* Brief:
Output every line below exactly.

* Data lines:
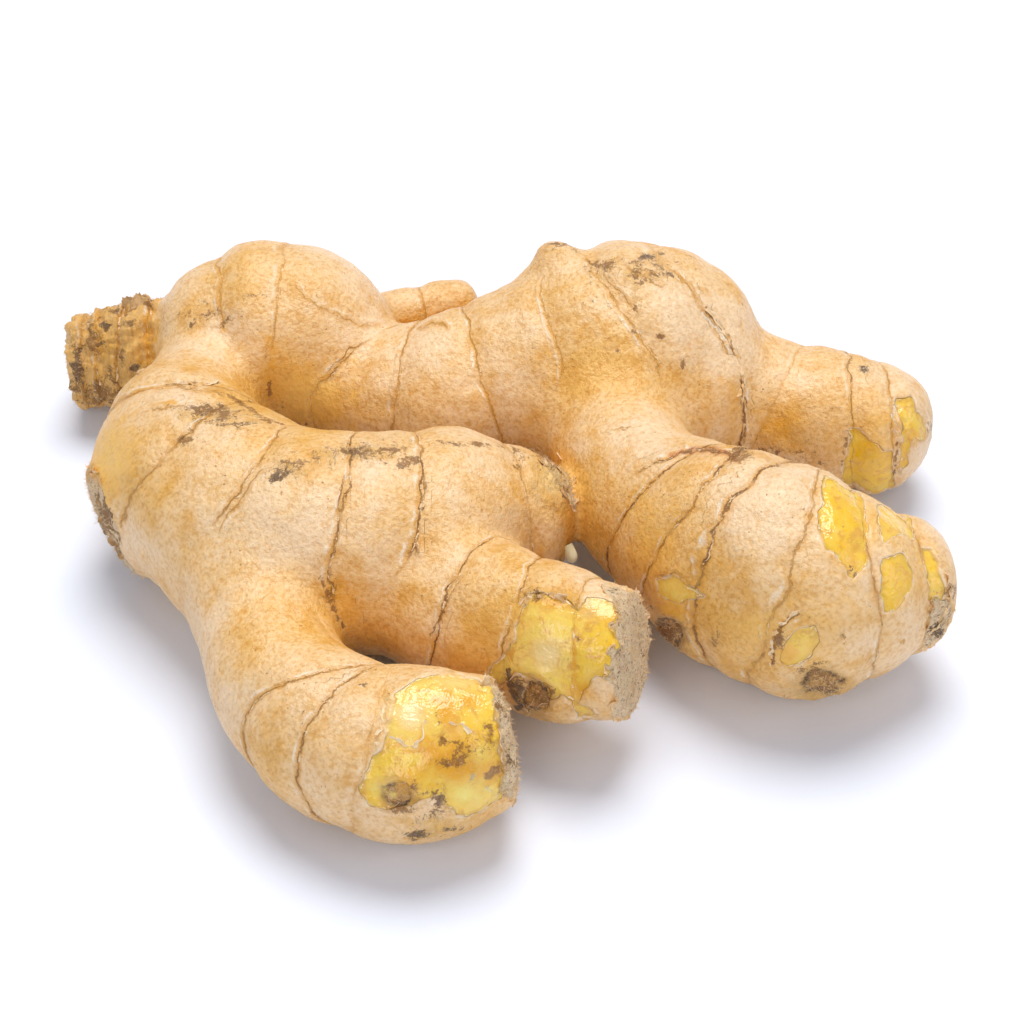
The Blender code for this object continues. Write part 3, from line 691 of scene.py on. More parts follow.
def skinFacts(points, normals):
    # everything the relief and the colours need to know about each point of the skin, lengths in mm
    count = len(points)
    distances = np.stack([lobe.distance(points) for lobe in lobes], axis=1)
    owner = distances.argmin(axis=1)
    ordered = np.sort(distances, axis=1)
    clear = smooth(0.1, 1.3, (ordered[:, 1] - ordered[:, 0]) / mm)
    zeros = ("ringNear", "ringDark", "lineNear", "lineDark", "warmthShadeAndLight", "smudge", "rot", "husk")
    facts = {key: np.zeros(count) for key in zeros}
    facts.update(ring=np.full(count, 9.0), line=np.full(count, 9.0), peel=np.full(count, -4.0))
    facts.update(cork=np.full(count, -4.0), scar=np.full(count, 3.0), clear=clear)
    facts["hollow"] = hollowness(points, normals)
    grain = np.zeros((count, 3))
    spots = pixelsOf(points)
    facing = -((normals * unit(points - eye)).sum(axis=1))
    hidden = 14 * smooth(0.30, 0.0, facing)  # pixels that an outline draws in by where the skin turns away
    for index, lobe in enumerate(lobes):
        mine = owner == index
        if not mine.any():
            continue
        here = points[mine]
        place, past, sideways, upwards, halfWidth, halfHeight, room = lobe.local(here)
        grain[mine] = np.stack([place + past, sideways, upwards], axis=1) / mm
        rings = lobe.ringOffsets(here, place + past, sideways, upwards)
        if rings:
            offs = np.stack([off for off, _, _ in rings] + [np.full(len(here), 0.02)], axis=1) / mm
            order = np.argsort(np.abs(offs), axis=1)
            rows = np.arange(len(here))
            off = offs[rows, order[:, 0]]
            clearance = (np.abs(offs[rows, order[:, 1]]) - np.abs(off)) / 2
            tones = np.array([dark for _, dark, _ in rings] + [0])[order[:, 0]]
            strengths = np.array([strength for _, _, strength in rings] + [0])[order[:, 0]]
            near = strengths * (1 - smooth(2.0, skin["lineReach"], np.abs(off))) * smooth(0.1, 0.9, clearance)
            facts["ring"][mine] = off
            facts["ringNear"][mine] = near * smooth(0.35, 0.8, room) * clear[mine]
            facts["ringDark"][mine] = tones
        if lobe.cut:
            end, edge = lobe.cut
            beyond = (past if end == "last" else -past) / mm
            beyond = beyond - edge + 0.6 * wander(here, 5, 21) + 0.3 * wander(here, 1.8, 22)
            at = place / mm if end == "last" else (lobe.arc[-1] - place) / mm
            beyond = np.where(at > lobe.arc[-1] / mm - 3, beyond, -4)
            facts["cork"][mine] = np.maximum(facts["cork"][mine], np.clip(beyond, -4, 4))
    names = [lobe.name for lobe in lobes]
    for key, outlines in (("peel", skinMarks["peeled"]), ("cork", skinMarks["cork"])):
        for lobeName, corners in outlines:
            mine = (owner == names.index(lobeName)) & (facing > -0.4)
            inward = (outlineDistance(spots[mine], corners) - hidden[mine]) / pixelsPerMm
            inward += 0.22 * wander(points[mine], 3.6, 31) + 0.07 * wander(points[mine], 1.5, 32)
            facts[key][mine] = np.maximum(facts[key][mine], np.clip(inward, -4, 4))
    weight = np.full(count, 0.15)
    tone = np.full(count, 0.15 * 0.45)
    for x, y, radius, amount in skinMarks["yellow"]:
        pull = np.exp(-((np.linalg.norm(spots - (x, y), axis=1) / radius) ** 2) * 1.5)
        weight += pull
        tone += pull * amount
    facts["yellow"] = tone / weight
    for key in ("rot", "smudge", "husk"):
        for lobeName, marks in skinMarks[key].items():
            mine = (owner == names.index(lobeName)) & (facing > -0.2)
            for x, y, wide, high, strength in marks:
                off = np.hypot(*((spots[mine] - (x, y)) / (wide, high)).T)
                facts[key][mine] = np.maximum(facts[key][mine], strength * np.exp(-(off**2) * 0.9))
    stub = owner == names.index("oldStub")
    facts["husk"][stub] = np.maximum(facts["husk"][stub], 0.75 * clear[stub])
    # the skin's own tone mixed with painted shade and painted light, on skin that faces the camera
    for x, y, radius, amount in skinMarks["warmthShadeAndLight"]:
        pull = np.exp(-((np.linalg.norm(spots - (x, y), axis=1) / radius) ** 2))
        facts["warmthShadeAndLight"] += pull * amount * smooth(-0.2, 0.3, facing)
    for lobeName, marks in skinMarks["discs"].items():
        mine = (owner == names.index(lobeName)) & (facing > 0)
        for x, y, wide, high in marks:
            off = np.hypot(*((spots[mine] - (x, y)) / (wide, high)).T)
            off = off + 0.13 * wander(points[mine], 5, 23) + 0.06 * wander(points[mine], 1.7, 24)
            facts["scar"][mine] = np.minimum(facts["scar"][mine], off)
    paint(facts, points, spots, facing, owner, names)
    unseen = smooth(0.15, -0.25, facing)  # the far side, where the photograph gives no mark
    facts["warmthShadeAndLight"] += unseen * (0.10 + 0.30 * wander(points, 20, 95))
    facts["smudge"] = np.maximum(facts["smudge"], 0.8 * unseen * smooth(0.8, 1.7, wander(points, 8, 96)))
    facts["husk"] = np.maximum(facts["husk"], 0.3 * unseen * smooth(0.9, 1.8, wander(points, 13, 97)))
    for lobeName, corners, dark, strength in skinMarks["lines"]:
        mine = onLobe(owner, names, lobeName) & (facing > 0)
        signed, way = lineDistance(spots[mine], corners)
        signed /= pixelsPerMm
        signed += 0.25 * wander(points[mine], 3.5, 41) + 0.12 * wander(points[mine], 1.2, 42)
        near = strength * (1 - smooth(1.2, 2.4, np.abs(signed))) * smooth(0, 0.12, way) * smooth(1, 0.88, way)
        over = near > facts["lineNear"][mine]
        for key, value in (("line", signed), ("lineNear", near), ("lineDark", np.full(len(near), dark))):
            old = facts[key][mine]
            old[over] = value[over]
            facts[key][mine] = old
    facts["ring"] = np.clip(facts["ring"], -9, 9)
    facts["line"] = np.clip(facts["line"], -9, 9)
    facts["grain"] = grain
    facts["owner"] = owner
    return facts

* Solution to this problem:
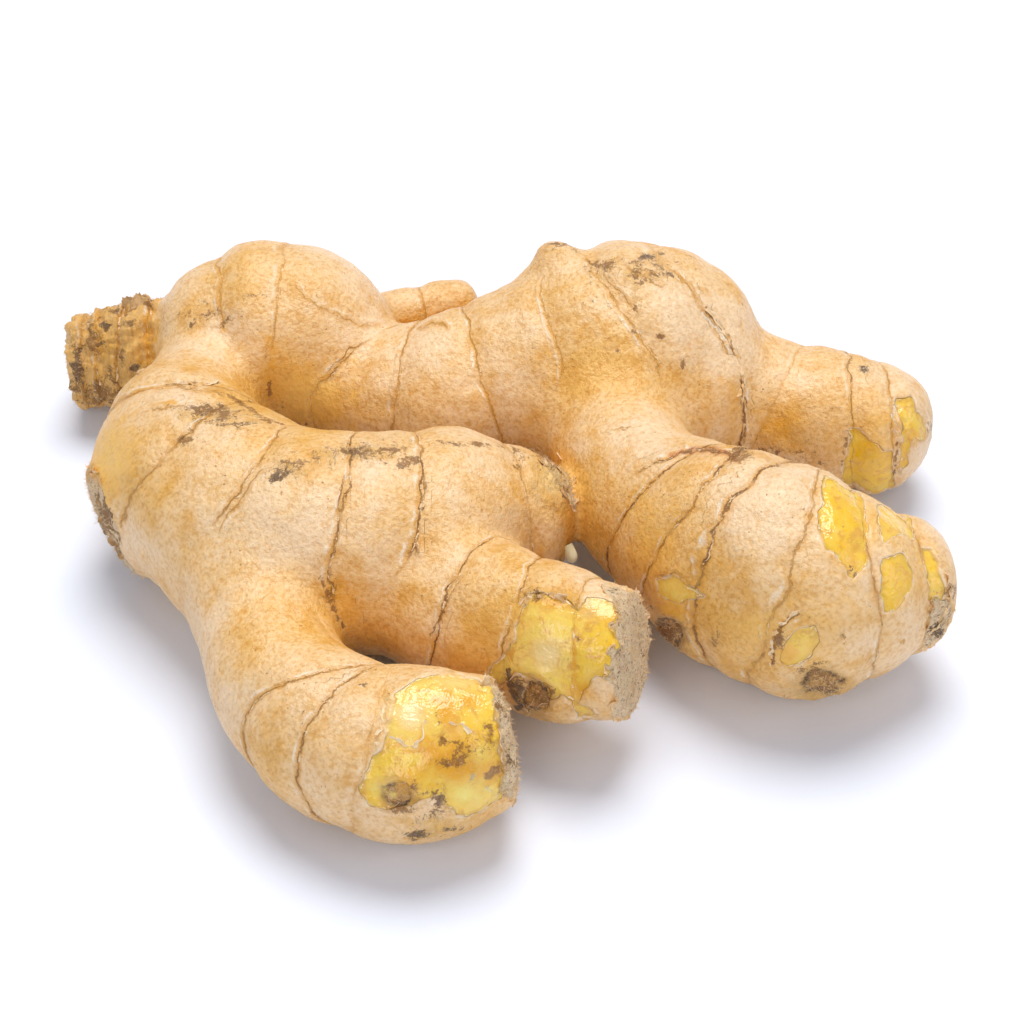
The Blender code for this object continues. Write part 3, from line 691 of scene.py on. More parts follow.
def skinFacts(points, normals):
    # everything the relief and the colours need to know about each point of the skin, lengths in mm
    count = len(points)
    distances = np.stack([lobe.distance(points) for lobe in lobes], axis=1)
    owner = distances.argmin(axis=1)
    ordered = np.sort(distances, axis=1)
    clear = smooth(0.1, 1.3, (ordered[:, 1] - ordered[:, 0]) / mm)
    zeros = ("ringNear", "ringDark", "lineNear", "lineDark", "warmthShadeAndLight", "smudge", "rot", "husk")
    facts = {key: np.zeros(count) for key in zeros}
    facts.update(ring=np.full(count, 9.0), line=np.full(count, 9.0), peel=np.full(count, -4.0))
    facts.update(cork=np.full(count, -4.0), scar=np.full(count, 3.0), clear=clear)
    facts["hollow"] = hollowness(points, normals)
    grain = np.zeros((count, 3))
    spots = pixelsOf(points)
    facing = -((normals * unit(points - eye)).sum(axis=1))
    hidden = 14 * smooth(0.30, 0.0, facing)  # pixels that an outline draws in by where the skin turns away
    for index, lobe in enumerate(lobes):
        mine = owner == index
        if not mine.any():
            continue
        here = points[mine]
        place, past, sideways, upwards, halfWidth, halfHeight, room = lobe.local(here)
        grain[mine] = np.stack([place + past, sideways, upwards], axis=1) / mm
        rings = lobe.ringOffsets(here, place + past, sideways, upwards)
        if rings:
            offs = np.stack([off for off, _, _ in rings] + [np.full(len(here), 0.02)], axis=1) / mm
            order = np.argsort(np.abs(offs), axis=1)
            rows = np.arange(len(here))
            off = offs[rows, order[:, 0]]
            clearance = (np.abs(offs[rows, order[:, 1]]) - np.abs(off)) / 2
            tones = np.array([dark for _, dark, _ in rings] + [0])[order[:, 0]]
            strengths = np.array([strength for _, _, strength in rings] + [0])[order[:, 0]]
            near = strengths * (1 - smooth(2.0, skin["lineReach"], np.abs(off))) * smooth(0.1, 0.9, clearance)
            facts["ring"][mine] = off
            facts["ringNear"][mine] = near * smooth(0.35, 0.8, room) * clear[mine]
            facts["ringDark"][mine] = tones
        if lobe.cut:
            end, edge = lobe.cut
            beyond = (past if end == "last" else -past) / mm
            beyond = beyond - edge + 0.6 * wander(here, 5, 21) + 0.3 * wander(here, 1.8, 22)
            at = place / mm if end == "last" else (lobe.arc[-1] - place) / mm
            beyond = np.where(at > lobe.arc[-1] / mm - 3, beyond, -4)
            facts["cork"][mine] = np.maximum(facts["cork"][mine], np.clip(beyond, -4, 4))
    names = [lobe.name for lobe in lobes]
    for key, outlines in (("peel", skinMarks["peeled"]), ("cork", skinMarks["cork"])):
        for lobeName, corners in outlines:
            mine = (owner == names.index(lobeName)) & (facing > -0.4)
            inward = (outlineDistance(spots[mine], corners) - hidden[mine]) / pixelsPerMm
            inward += 0.22 * wander(points[mine], 3.6, 31) + 0.07 * wander(points[mine], 1.5, 32)
            facts[key][mine] = np.maximum(facts[key][mine], np.clip(inward, -4, 4))
    weight = np.full(count, 0.15)
    tone = np.full(count, 0.15 * 0.45)
    for x, y, radius, amount in skinMarks["yellow"]:
        pull = np.exp(-((np.linalg.norm(spots - (x, y), axis=1) / radius) ** 2) * 1.5)
        weight += pull
        tone += pull * amount
    facts["yellow"] = tone / weight
    for key in ("rot", "smudge", "husk"):
        for lobeName, marks in skinMarks[key].items():
            mine = (owner == names.index(lobeName)) & (facing > -0.2)
            for x, y, wide, high, strength in marks:
                off = np.hypot(*((spots[mine] - (x, y)) / (wide, high)).T)
                facts[key][mine] = np.maximum(facts[key][mine], strength * np.exp(-(off**2) * 0.9))
    stub = owner == names.index("oldStub")
    facts["husk"][stub] = np.maximum(facts["husk"][stub], 0.75 * clear[stub])
    # the skin's own tone mixed with painted shade and painted light, on skin that faces the camera
    for x, y, radius, amount in skinMarks["warmthShadeAndLight"]:
        pull = np.exp(-((np.linalg.norm(spots - (x, y), axis=1) / radius) ** 2))
        facts["warmthShadeAndLight"] += pull * amount * smooth(-0.2, 0.3, facing)
    for lobeName, marks in skinMarks["discs"].items():
        mine = (owner == names.index(lobeName)) & (facing > 0)
        for x, y, wide, high in marks:
            off = np.hypot(*((spots[mine] - (x, y)) / (wide, high)).T)
            off = off + 0.13 * wander(points[mine], 5, 23) + 0.06 * wander(points[mine], 1.7, 24)
            facts["scar"][mine] = np.minimum(facts["scar"][mine], off)
    paint(facts, points, spots, facing, owner, names)
    unseen = smooth(0.15, -0.25, facing)  # the far side, where the photograph gives no mark
    facts["warmthShadeAndLight"] += unseen * (0.10 + 0.30 * wander(points, 20, 95))
    facts["smudge"] = np.maximum(facts["smudge"], 0.8 * unseen * smooth(0.8, 1.7, wander(points, 8, 96)))
    facts["husk"] = np.maximum(facts["husk"], 0.3 * unseen * smooth(0.9, 1.8, wander(points, 13, 97)))
    for lobeName, corners, dark, strength in skinMarks["lines"]:
        mine = onLobe(owner, names, lobeName) & (facing > 0)
        signed, way = lineDistance(spots[mine], corners)
        signed /= pixelsPerMm
        signed += 0.25 * wander(points[mine], 3.5, 41) + 0.12 * wander(points[mine], 1.2, 42)
        near = strength * (1 - smooth(1.2, 2.4, np.abs(signed))) * smooth(0, 0.12, way) * smooth(1, 0.88, way)
        over = near > facts["lineNear"][mine]
        for key, value in (("line", signed), ("lineNear", near), ("lineDark", np.full(len(near), dark))):
            old = facts[key][mine]
            old[over] = value[over]
            facts[key][mine] = old
    facts["ring"] = np.clip(facts["ring"], -9, 9)
    facts["line"] = np.clip(facts["line"], -9, 9)
    facts["grain"] = grain
    facts["owner"] = owner
    return facts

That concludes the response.